[postgis-users] Dot Density idea

John Abraham jabraham at ucalgary.ca
Mon May 3 21:49:32 PDT 2010


One of the things I miss about using ESRI's GIS is the ability to do dot-density maps.  Within a polygon, the number of dots is proportional to a value, and the dots are randomly placed.  I find it useful to be able to present several data values at once (e.g. blue dots for population, red dots for employment).  

I also find that it is a more intuitive way of scaling for zone size than dividing the value by the area of the zone.  That is, the count of the dots represents the actual number, but the density of the dots represents the density of the number.  So I don't have to decide whether to divide the value by the area of the polygon to plot density: both the absolute number and the density are easily visible.
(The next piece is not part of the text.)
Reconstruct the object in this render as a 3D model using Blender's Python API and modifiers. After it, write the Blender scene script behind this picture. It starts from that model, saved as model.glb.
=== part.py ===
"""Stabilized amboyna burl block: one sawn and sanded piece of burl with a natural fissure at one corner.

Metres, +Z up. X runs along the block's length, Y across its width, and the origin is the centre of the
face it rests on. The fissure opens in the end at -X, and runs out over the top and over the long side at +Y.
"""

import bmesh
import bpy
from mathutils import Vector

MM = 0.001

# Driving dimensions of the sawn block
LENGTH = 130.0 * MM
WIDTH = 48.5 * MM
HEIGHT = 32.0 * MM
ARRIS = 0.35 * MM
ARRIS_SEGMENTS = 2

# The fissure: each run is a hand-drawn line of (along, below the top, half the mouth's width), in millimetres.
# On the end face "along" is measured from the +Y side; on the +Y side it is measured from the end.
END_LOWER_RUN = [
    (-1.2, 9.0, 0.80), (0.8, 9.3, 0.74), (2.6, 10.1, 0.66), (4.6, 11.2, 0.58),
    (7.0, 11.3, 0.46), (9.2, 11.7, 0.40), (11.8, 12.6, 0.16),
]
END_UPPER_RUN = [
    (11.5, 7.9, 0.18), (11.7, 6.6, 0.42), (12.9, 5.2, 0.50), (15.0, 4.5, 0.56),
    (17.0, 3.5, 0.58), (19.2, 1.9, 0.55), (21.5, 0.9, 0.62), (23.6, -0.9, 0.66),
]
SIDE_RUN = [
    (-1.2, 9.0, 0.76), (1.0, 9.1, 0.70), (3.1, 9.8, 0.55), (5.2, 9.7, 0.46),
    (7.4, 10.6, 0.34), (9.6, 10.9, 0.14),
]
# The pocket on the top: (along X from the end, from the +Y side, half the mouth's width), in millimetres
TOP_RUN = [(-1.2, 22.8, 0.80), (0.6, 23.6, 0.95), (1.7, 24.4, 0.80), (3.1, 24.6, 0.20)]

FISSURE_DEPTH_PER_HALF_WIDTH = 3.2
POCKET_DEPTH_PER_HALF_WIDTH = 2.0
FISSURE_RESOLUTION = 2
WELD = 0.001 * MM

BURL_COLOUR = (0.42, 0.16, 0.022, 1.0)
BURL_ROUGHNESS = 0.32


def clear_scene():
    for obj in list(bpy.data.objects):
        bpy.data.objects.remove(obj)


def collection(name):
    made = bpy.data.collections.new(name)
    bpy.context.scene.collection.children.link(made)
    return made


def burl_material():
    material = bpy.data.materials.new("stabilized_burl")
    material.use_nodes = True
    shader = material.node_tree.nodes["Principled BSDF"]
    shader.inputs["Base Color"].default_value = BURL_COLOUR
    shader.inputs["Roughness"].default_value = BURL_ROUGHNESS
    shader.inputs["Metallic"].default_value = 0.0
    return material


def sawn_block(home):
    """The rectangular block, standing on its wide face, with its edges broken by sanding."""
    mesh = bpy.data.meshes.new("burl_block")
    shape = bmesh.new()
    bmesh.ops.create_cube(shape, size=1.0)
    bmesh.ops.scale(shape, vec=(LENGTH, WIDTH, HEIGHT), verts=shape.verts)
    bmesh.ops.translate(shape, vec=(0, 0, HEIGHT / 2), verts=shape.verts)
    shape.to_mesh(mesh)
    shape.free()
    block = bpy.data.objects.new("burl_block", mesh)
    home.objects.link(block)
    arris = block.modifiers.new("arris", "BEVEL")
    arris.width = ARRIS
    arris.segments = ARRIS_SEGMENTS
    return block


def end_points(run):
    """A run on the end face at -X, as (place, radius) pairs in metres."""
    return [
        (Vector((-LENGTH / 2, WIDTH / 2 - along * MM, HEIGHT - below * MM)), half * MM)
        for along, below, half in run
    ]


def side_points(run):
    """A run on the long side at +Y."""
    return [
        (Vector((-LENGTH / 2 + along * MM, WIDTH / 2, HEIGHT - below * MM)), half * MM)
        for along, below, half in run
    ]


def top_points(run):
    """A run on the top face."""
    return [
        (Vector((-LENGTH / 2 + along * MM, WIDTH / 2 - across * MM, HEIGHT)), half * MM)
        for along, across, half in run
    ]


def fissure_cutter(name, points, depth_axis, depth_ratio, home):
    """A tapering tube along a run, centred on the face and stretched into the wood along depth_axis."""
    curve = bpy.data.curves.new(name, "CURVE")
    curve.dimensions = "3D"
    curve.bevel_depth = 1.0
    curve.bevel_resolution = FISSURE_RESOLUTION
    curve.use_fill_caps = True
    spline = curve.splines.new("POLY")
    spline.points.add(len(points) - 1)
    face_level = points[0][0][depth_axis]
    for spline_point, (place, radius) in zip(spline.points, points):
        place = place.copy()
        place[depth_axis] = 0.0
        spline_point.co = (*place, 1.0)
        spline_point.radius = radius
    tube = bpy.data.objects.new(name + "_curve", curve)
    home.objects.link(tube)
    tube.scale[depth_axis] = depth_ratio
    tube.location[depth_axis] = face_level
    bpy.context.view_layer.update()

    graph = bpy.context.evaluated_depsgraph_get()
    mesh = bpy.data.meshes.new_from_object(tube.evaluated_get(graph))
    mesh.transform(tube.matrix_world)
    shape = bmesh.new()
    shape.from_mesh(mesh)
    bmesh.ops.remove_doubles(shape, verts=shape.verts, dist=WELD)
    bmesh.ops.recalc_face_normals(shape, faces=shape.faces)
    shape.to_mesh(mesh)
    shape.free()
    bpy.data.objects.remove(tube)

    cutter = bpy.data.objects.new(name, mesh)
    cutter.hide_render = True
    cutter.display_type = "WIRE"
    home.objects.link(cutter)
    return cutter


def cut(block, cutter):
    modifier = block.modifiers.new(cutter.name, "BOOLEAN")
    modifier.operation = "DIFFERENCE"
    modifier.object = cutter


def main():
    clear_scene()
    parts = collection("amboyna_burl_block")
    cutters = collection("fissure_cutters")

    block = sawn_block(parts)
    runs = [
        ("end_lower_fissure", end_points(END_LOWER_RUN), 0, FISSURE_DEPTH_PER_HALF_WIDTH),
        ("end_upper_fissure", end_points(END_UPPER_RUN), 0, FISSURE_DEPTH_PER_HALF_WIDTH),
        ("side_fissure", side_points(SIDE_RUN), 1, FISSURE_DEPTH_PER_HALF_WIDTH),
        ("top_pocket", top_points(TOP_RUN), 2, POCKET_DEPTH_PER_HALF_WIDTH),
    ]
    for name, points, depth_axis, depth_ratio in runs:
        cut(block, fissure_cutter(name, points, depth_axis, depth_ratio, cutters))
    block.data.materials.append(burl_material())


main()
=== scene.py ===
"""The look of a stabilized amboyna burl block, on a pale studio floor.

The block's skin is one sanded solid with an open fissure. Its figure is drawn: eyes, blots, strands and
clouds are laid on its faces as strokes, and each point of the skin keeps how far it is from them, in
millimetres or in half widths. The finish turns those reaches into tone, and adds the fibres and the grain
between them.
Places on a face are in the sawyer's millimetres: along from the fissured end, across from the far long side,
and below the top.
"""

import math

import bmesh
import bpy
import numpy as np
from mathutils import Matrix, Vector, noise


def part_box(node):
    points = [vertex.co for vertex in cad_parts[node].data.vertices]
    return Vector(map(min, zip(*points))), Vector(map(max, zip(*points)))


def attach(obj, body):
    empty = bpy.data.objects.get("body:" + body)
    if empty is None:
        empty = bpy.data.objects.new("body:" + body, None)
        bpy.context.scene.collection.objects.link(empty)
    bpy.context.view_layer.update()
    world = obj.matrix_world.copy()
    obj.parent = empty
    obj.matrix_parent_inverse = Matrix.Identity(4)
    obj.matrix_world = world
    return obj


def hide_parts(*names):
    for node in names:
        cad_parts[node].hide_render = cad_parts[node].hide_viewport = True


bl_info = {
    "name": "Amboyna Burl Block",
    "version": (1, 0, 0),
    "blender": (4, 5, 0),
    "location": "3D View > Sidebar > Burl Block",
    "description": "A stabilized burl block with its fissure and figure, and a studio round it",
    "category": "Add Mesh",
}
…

Since my open-source GIS viewing systems (mostly QGIS and Mapserver) won't plot dot-density, I've done without.

But today I realized that I can build these on the server instead.  I can generate random points within the bounding-box of the polygon, throwing out those that aren't contained within the polygon, repeating until I have enough.  Then I can save these points as a separate layer, and display this layer using almost any desktop or web based viewer!

Has anyone done this?  Can I do it in SQL or do I need to write something in PL/pgsql?

--
John Abraham

PS I just bought the Postgis In Action book; enjoying it so far.